* _Brief_
Give all of the lines again exactly as they read.

=== Source data ===

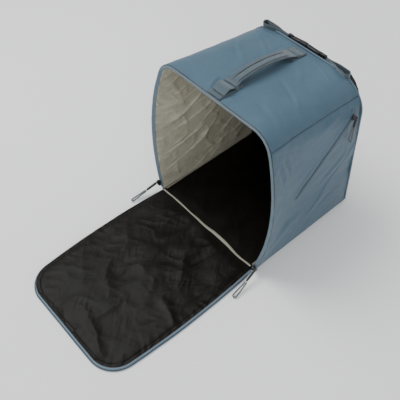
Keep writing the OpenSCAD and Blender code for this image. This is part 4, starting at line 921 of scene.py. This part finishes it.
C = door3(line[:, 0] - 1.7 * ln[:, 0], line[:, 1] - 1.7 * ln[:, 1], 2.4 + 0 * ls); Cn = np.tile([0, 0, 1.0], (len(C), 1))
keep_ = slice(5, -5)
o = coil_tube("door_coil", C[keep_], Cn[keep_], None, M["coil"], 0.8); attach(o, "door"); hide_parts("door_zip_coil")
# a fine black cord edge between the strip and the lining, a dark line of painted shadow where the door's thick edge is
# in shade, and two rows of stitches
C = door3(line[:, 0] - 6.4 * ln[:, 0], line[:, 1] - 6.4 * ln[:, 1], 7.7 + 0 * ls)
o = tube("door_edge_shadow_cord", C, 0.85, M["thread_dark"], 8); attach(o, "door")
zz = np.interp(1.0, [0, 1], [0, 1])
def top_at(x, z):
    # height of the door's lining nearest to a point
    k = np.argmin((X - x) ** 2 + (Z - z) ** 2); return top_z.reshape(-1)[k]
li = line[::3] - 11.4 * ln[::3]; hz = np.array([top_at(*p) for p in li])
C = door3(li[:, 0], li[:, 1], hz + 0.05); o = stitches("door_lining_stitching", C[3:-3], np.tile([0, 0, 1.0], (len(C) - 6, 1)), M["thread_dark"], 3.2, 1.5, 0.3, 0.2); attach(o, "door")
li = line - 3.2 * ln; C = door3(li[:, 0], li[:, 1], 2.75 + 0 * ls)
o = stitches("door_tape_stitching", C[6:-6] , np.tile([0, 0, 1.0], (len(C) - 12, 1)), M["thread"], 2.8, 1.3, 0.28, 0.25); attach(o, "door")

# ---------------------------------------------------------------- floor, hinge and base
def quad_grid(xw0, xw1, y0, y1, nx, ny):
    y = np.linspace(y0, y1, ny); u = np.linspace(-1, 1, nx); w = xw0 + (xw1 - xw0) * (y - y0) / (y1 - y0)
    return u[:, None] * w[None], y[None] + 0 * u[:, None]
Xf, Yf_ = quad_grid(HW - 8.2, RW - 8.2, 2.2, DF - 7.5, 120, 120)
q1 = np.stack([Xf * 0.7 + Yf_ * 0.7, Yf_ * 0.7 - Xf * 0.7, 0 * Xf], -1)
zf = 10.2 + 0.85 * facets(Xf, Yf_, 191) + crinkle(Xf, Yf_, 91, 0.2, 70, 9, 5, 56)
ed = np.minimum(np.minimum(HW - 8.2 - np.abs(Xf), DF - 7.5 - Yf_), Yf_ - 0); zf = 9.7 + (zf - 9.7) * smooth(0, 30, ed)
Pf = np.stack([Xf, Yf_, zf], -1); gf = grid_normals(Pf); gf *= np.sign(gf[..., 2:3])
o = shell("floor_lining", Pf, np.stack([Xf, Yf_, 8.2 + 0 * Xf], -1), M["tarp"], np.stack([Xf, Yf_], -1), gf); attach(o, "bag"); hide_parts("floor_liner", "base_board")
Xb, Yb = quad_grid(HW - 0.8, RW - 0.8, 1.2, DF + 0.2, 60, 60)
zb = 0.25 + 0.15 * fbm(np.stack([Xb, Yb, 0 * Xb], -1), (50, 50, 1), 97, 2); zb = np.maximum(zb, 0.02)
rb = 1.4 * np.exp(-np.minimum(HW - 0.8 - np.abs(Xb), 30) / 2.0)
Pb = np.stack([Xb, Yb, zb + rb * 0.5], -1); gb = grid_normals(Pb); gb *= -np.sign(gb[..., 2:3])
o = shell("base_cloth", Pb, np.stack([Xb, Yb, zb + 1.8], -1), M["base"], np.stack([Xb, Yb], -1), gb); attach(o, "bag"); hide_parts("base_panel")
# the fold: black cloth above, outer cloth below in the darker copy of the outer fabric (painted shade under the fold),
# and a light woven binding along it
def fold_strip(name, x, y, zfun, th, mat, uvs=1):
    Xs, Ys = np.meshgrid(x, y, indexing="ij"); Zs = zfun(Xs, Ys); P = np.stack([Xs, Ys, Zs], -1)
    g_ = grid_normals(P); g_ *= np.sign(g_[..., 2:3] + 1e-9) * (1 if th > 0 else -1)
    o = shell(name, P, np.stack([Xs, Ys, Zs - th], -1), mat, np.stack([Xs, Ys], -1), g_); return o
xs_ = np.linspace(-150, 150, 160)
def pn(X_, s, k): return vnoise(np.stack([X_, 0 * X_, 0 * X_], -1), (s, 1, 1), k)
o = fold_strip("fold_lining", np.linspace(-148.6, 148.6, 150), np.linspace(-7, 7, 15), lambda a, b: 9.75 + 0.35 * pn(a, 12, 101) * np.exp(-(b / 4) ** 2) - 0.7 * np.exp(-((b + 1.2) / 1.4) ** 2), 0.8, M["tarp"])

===

* _Answer below_
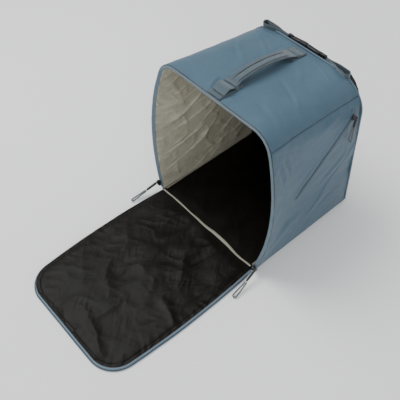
Keep writing the OpenSCAD and Blender code for this image. This is part 4, starting at line 921 of scene.py. This part finishes it.
C = door3(line[:, 0] - 1.7 * ln[:, 0], line[:, 1] - 1.7 * ln[:, 1], 2.4 + 0 * ls); Cn = np.tile([0, 0, 1.0], (len(C), 1))
keep_ = slice(5, -5)
o = coil_tube("door_coil", C[keep_], Cn[keep_], None, M["coil"], 0.8); attach(o, "door"); hide_parts("door_zip_coil")
# a fine black cord edge between the strip and the lining, a dark line of painted shadow where the door's thick edge is
# in shade, and two rows of stitches
C = door3(line[:, 0] - 6.4 * ln[:, 0], line[:, 1] - 6.4 * ln[:, 1], 7.7 + 0 * ls)
o = tube("door_edge_shadow_cord", C, 0.85, M["thread_dark"], 8); attach(o, "door")
zz = np.interp(1.0, [0, 1], [0, 1])
def top_at(x, z):
    # height of the door's lining nearest to a point
    k = np.argmin((X - x) ** 2 + (Z - z) ** 2); return top_z.reshape(-1)[k]
li = line[::3] - 11.4 * ln[::3]; hz = np.array([top_at(*p) for p in li])
C = door3(li[:, 0], li[:, 1], hz + 0.05); o = stitches("door_lining_stitching", C[3:-3], np.tile([0, 0, 1.0], (len(C) - 6, 1)), M["thread_dark"], 3.2, 1.5, 0.3, 0.2); attach(o, "door")
li = line - 3.2 * ln; C = door3(li[:, 0], li[:, 1], 2.75 + 0 * ls)
o = stitches("door_tape_stitching", C[6:-6] , np.tile([0, 0, 1.0], (len(C) - 12, 1)), M["thread"], 2.8, 1.3, 0.28, 0.25); attach(o, "door")

# ---------------------------------------------------------------- floor, hinge and base
def quad_grid(xw0, xw1, y0, y1, nx, ny):
    y = np.linspace(y0, y1, ny); u = np.linspace(-1, 1, nx); w = xw0 + (xw1 - xw0) * (y - y0) / (y1 - y0)
    return u[:, None] * w[None], y[None] + 0 * u[:, None]
Xf, Yf_ = quad_grid(HW - 8.2, RW - 8.2, 2.2, DF - 7.5, 120, 120)
q1 = np.stack([Xf * 0.7 + Yf_ * 0.7, Yf_ * 0.7 - Xf * 0.7, 0 * Xf], -1)
zf = 10.2 + 0.85 * facets(Xf, Yf_, 191) + crinkle(Xf, Yf_, 91, 0.2, 70, 9, 5, 56)
ed = np.minimum(np.minimum(HW - 8.2 - np.abs(Xf), DF - 7.5 - Yf_), Yf_ - 0); zf = 9.7 + (zf - 9.7) * smooth(0, 30, ed)
Pf = np.stack([Xf, Yf_, zf], -1); gf = grid_normals(Pf); gf *= np.sign(gf[..., 2:3])
o = shell("floor_lining", Pf, np.stack([Xf, Yf_, 8.2 + 0 * Xf], -1), M["tarp"], np.stack([Xf, Yf_], -1), gf); attach(o, "bag"); hide_parts("floor_liner", "base_board")
Xb, Yb = quad_grid(HW - 0.8, RW - 0.8, 1.2, DF + 0.2, 60, 60)
zb = 0.25 + 0.15 * fbm(np.stack([Xb, Yb, 0 * Xb], -1), (50, 50, 1), 97, 2); zb = np.maximum(zb, 0.02)
rb = 1.4 * np.exp(-np.minimum(HW - 0.8 - np.abs(Xb), 30) / 2.0)
Pb = np.stack([Xb, Yb, zb + rb * 0.5], -1); gb = grid_normals(Pb); gb *= -np.sign(gb[..., 2:3])
o = shell("base_cloth", Pb, np.stack([Xb, Yb, zb + 1.8], -1), M["base"], np.stack([Xb, Yb], -1), gb); attach(o, "bag"); hide_parts("base_panel")
# the fold: black cloth above, outer cloth below in the darker copy of the outer fabric (painted shade under the fold),
# and a light woven binding along it
def fold_strip(name, x, y, zfun, th, mat, uvs=1):
    Xs, Ys = np.meshgrid(x, y, indexing="ij"); Zs = zfun(Xs, Ys); P = np.stack([Xs, Ys, Zs], -1)
    g_ = grid_normals(P); g_ *= np.sign(g_[..., 2:3] + 1e-9) * (1 if th > 0 else -1)
    o = shell(name, P, np.stack([Xs, Ys, Zs - th], -1), mat, np.stack([Xs, Ys], -1), g_); return o
xs_ = np.linspace(-150, 150, 160)
def pn(X_, s, k): return vnoise(np.stack([X_, 0 * X_, 0 * X_], -1), (s, 1, 1), k)
o = fold_strip("fold_lining", np.linspace(-148.6, 148.6, 150), np.linspace(-7, 7, 15), lambda a, b: 9.75 + 0.35 * pn(a, 12, 101) * np.exp(-(b / 4) ** 2) - 0.7 * np.exp(-((b + 1.2) / 1.4) ** 2), 0.8, M["tarp"])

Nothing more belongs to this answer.